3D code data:
* * *
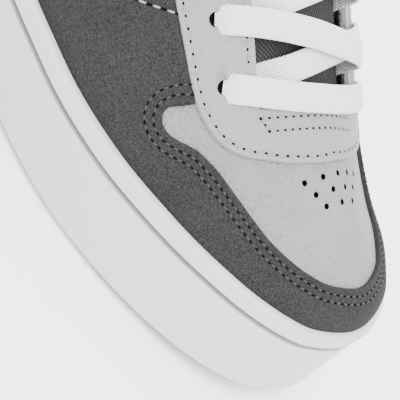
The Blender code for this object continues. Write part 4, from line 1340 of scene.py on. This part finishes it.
def strand(name, start, end, bow, marks, ends):
    """A strand that bows to the toe between two plan points; marks give its lift at distances along it."""
    stations = 100
    shares = np.linspace(0, 1, stations)
    line = np.array(start) + shares[:, None] * (np.array(end) - np.array(start))
    line[:, 0] += bow * (1 - (2 * shares - 1) ** 2)
    lift = np.interp(shares, *zip(*marks))
    kernel = np.array([1, 2, 3, 2, 1]) / 9
    for smooth in range(3):
        lift = np.convolve(np.pad(lift, 2, mode="edge"), kernel, mode="valid")
    around, rise = rib_at(line[:, 0], line[:, 1])
    widths = LACE_WIDTH * np.interp(shares, *zip(*ends))
    return strap(name, shell_point(around, rise, lift), normal_at(around, rise), widths)


BLUNT_END = ((0, 0.78), (0.007, 0.92), (0.016, 0.98), (0.03, 1.0))
OTHER_END = tuple((1 - share, width) for share, width in reversed(BLUNT_END))


def make_laces():
    lateral, medial = eyelet_places(-1), eyelet_places(1)
    half = LACE_THICK / 2
    on_stay = OVERLAY_GAP + OVERLAY + half + LACE_FIT
    in_hole = -0.0012
    in_throat = -UPPER_WALL * 0.2 + half
    under = -UPPER_WALL - half - 0.0004
    start = ((0.0, in_hole), (0.012, on_stay * 0.3), (0.03, on_stay + 0.0003))
    across = ((0.10, on_stay), (0.5, on_stay), (0.90, on_stay))
    end = ((0.97, on_stay + 0.0003), (0.988, on_stay * 0.3), (1.0, in_hole))
    far = (medial[0][0] - BAR_LEAN, medial[0][1])
    bar = strand("lace_strand_bar", lateral[0], far, BAR_BOW, start + across + end, BLUNT_END + OTHER_END)
    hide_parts("lace_bar")
    over = start + ((0.12, on_stay), (0.3, on_stay), (0.5, on_stay + 0.0010), (0.82, on_stay + 0.0022),
                    (0.90, on_stay + 0.0014), (0.95, 0.0), (0.98, under), (1.0, under - 0.0006))
    below = start + ((0.12, on_stay), (0.2, on_stay + 0.0004), (0.35, in_throat + 0.0010), (0.5, in_throat),
                     (0.78, in_throat), (0.90, under), (1.0, under - 0.0006))
    for k in range(EYELET_PAIRS - 1):
        name = "lace_strand_%d_" % (k + 1)
        behind_medial = (medial[k][0] - BEHIND_MEDIAL, THROAT_MEDIAL + CROSS_END)
        behind_lateral = (lateral[k][0] + BEFORE_LATERAL, -THROAT_LATERAL - CROSS_END)
        top = strand(name + "over", lateral[k + 1], behind_medial, OVER_BOW, over, BLUNT_END)
        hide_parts("lace_cross_%d" % (k + 1))
        strand(name + "under", medial[k + 1], behind_lateral, UNDER_BOW, below, BLUNT_END)


make_laces()

# Studio. A plain pale floor that runs out of view, two wide soft lights over the shoe and white surroundings.
# The camera is placed and turned as it was for the photo.


def make_floor():
    look = Shader("studio_floor", (0.93, 0.93, 0.93), 0.9, 0.1)
    look.colour(look.blend(look.noise(look.place(), 8.0), (0.93, 0.93, 0.93), (0.94, 0.94, 0.94)))
    mesh = bpy.data.meshes.new("studio_floor")
    mesh.from_pydata([(-6, -6, 0), (6, -6, 0), (6, 6, 0), (-6, 6, 0)], [], [(0, 1, 2, 3)])
    mesh.materials.append(look.material)
    floor = bpy.data.objects.new("studio_floor", mesh)
    bpy.context.scene.collection.objects.link(floor)


def make_light(name, place, aim, size, power):
    lamp = bpy.data.lights.new(name, "AREA")
    lamp.shape = "RECTANGLE"
    lamp.size, lamp.size_y = size
    lamp.energy = power
    holder = bpy.data.objects.new(name, lamp)
    bpy.context.scene.collection.objects.link(holder)
    holder.location = place
    holder.rotation_euler = (Vector(aim) - Vector(place)).to_track_quat("-Z", "Y").to_euler()


def make_world(strength):
    world = bpy.data.worlds.new("white_studio")
    bpy.context.scene.world = world
    world.use_nodes = True
    shade = world.node_tree.nodes["Background"]
    shade.inputs["Color"].default_value = (1.0, 1.0, 1.0, 1.0)
    shade.inputs["Strength"].default_value = strength


def make_camera():
    """Close on the lateral forefoot from above, rolled so that the toe points down to the right."""
    eye = Vector((0.17764, -0.44502, 0.34367))
    aim = Vector((0.09644, -0.02487, 0.030))
    roll_angle = math.radians(55.217)
    look = (aim - eye).normalized()
    level = look.cross(Vector((0, 0, 1))).normalized()
    rise = level.cross(look)
    right = level * math.cos(roll_angle) + rise * math.sin(roll_angle)
    up = look.cross(right) * -1
    lens = bpy.data.cameras.new("photo_camera")
    lens.sensor_width = 36.0
    lens.lens = 173.78
    lens.clip_start = 0.01
    camera = bpy.data.objects.new("photo_camera", lens)
    bpy.context.scene.collection.objects.link(camera)
    turn = Matrix((right, up, -look)).transposed().to_4x4()
    camera.matrix_world = Matrix.Translation(eye) @ turn
    bpy.context.scene.camera = camera


make_floor()
make_world(2.9)
make_light("key_light", (0.5, -0.6, 1.4), (0.05, 0, 0.03), (1.2, 1.2), 53.0)
make_light("fill_light", (-0.6, 0.9, 1.2), (0.05, 0, 0.03), (1.4, 1.0), 22.0)
make_camera()
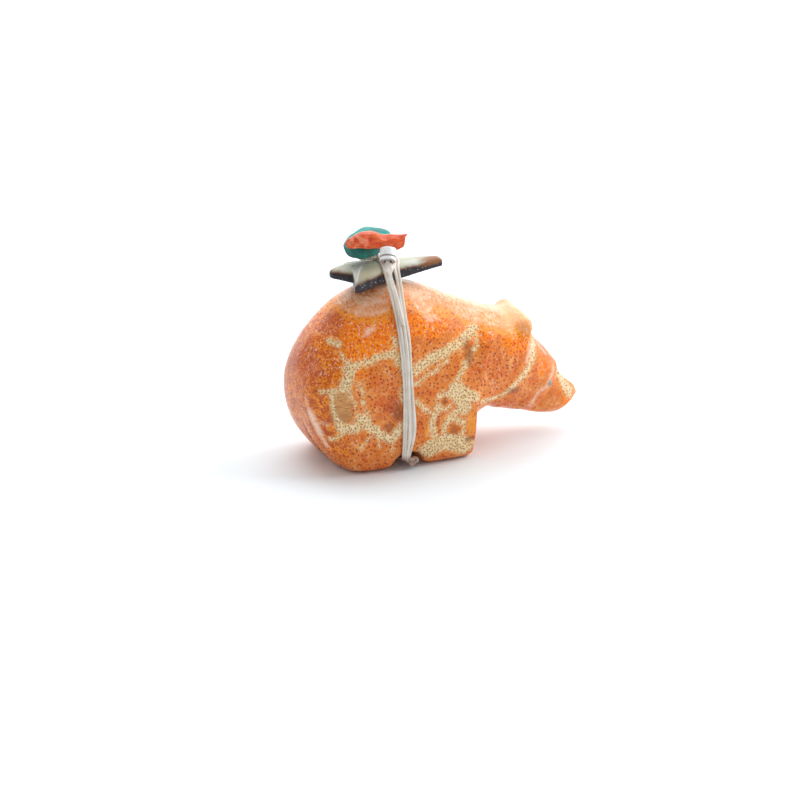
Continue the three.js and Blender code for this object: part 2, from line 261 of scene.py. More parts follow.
def through(values, place):
    # smooth curve through evenly counted values, read at places along them
    values = np.asarray(values, float)
    last = len(values) - 1
    k = np.clip(np.floor(place).astype(int), 0, last - 1)
    f = place - k
    a, b = values[np.maximum(k - 1, 0)], values[k]
    c, d = values[k + 1], values[np.minimum(k + 2, last)]
    if values.ndim > 1:
        f = f[..., None]
    return b + 0.5 * f * (c - a + f * (2 * a - 5 * b + 4 * c - d + f * (3 * (b - c) + d - a)))


def evenly(values, count):
    # a count of even places on the smooth curve through the values
    return through(values, np.linspace(0, len(values) - 1, count))


def roundTurn(count):
    return np.linspace(0, 2 * pi, count, endpoint=False)


def unit(rows):
    return rows / np.linalg.norm(rows, axis=1)[:, None]


def relaxed(loop, times):
    # a closed line of points with its corners eased
    for _ in range(times):
        loop = (np.roll(loop, 1, 0) + 2 * loop + np.roll(loop, -1, 0)) / 4
    return loop


def softMin(a, b, width):
    h = np.maximum(width - np.abs(a - b), 0) / width
    return np.minimum(a, b) - 0.25 * h * h * width


def softMax(a, b, width):
    return -softMin(-a, -b, width)


def smooth(v):
    v = np.clip(v, 0, 1)
    return v * v * (3 - 2 * v)


# the bear's form, as the solid has it but finer

bear = {
    # highest and lowest point of the outline as x, z, then half width, squareness above and below it
    "stations": [
        (-26.5, 13.0, -26.5, 13.0, 0, 2, 2),
        (-25.4, 18.2, -25.8, 8.4, 6.4, 2, 2.4),
        (-22.8, 23.0, -24.1, 4.8, 9.1, 2, 3.2),
        (-19.6, 26.7, -21.4, 1.4, 10.3, 2, 3.8),
        (-15.8, 29.3, -17.8, -1.6, 10.8, 2.1, 4.4),
        (-11.2, 31.0, -12.0, -2.0, 11.0, 2.1, 4.4),
        (-5.5, 30.1, -6.0, -2.0, 10.8, 2.1, 4.4),
        (-0.5, 28.0, 0.0, -2.0, 10.4, 2.1, 4.4),
        (2.6, 26.5, 2.9, -1.4, 10.0, 2.1, 4.3),
        (4.6, 25.6, 3.0, 2.4, 9.7, 2.1, 3.9),
        (6.8, 24.7, 3.5, 5.3, 9.3, 2.2, 3.4),
        (10.6, 23.1, 6.8, 6.6, 8.2, 2.3, 2.7),
        (15.0, 20.2, 9.9, 5.65, 6.8, 2.3, 2.4),
        (18.6, 16.4, 12.5, 4.95, 5.3, 2.2, 2.3),
        (21.85, 12.2, 15.3, 4.15, 3.9, 2.1, 2.2),
        (24.1, 9.2, 19.4, 3.05, 3.0, 2, 2.2),
        (25.8, 7.4, 23.0, 3.2, 2.0, 2, 2),
        (26.5, 5.6, 26.5, 5.6, 0, 2, 2),
    ],
    "ringsInSpan": [4, 3, 4, 4, 4, 8, 3, 3, 3, 2, 3, 5, 6, 3, 5, 2, 3],
    "finer": 5,            # rings here for each ring of the solid
    "sides": 300,
    "waist": 0.46,         # where a ring's widest points lie between its lowest and highest
    "crowding": 0.35,      # how much closer the sides stand underneath
    "footRound": 1.6,      # rounding of the feet's lower edges
    # roundness of the rump's tip and its width, where it starts and over what length
    "tipRound": (0.17, 2.5, -18, 4),
    "wave": 0.08,          # height of the hand polisher's unevenness
    "searchTo": (1.2, 4),  # the skin lies within this share of a ray and this much more
    "halvings": 24,        # how finely the skin is found on each ray
    "notch": {"x": -9.1, "half": 2.7, "height": 2.9, "power": 2.6, "soft": 1.4},
    "groove": {
        "roof": 3.6, "flare": 0.42, "end": 6.4,
        "rear": (-25.9, 8.2, 0.8), "front": (5.4, 7.0, 1.1),  # x, z and slope of its two mouths
        "lean": (0.22, 8, 3),            # sideways per height, gone by this station over so many
        "valley": (0.7, 2.6, 1, 13, 4),  # depth, half width, lowest and highest z, last station
        "soft": (3, 0.7),                # rounding inside it and along its edges
    },
    "earRidge": {"x": 14.6, "z": 20.85, "tilt": 0.08, "radius": 1.5, "halfLength": 4.6,
                 "blend": 2.2, "leastBlend": 0.05, "cut": 0.3},
    "earStep": {"station": 12, "rise": 0.8, "run": 1.6, "ramp": 0.3, "low": 13, "high": 20},
    "eyeStep": {"station": 14, "rise": 0.3, "run": 1.3, "ramp": 0.3, "low": 4.2, "high": 6.7},
    "eyeScoop": 0.35,      # how far the muzzle is hollowed ahead of the eye
    "stationGap": 3,       # millimetres between stations at the ears
    # flat places left by the grinding wheel: a point on the skin, the way it faces, and how deep it is
    "facets": [
        ((-14.3, -5.0, 28.35), (-0.30, -0.56, 0.77), 0.34),
        ((-4.05, -4.4, 28.1), (0.27, -0.54, 0.80), 0.30),
        ((5.8, -4.1, 24.1), (0.28, -0.42, 0.86), 0.22),
        ((-24.8, -7.75, 10.3), (-0.83, -0.55, -0.08), 0.22),
        ((9.1, -8.1, 15.6), (0.27, -0.96, 0.0), 0.16),
        ((19.2, -2.45, 14.7), (0.67, -0.55, 0.50), 0.12),
        ((-24.5, -3.4, 19.5), (-0.89, -0.17, 0.43), 0.2),
        ((-13.0, 5.4, 28.2), (-0.20, 0.60, 0.77), 0.3),
        ((-3.0, 5.2, 27.8), (0.25, 0.58, 0.78), 0.26),
        ((9.0, 8.2, 16.0), (0.27, 0.96, 0.05), 0.14),
    ],
    "facetSize": 4, "facetSoftness": 0.35,
}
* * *
◆ **Exercise**
Word for word, reproduce the listing above from its start up to and including the line that has "normal_at(around, rise), widths)". Give only those lines.

◆ **Exercise result**
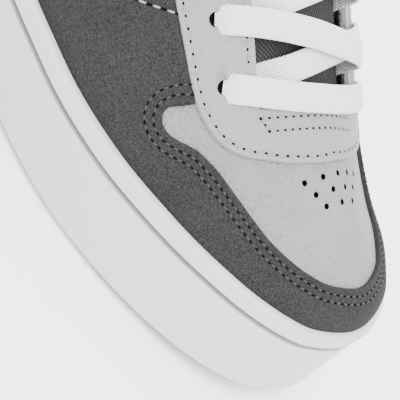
The Blender code for this object continues. Write part 4, from line 1340 of scene.py on. This part finishes it.
def strand(name, start, end, bow, marks, ends):
    """A strand that bows to the toe between two plan points; marks give its lift at distances along it."""
    stations = 100
    shares = np.linspace(0, 1, stations)
    line = np.array(start) + shares[:, None] * (np.array(end) - np.array(start))
    line[:, 0] += bow * (1 - (2 * shares - 1) ** 2)
    lift = np.interp(shares, *zip(*marks))
    kernel = np.array([1, 2, 3, 2, 1]) / 9
    for smooth in range(3):
        lift = np.convolve(np.pad(lift, 2, mode="edge"), kernel, mode="valid")
    around, rise = rib_at(line[:, 0], line[:, 1])
    widths = LACE_WIDTH * np.interp(shares, *zip(*ends))
    return strap(name, shell_point(around, rise, lift), normal_at(around, rise), widths)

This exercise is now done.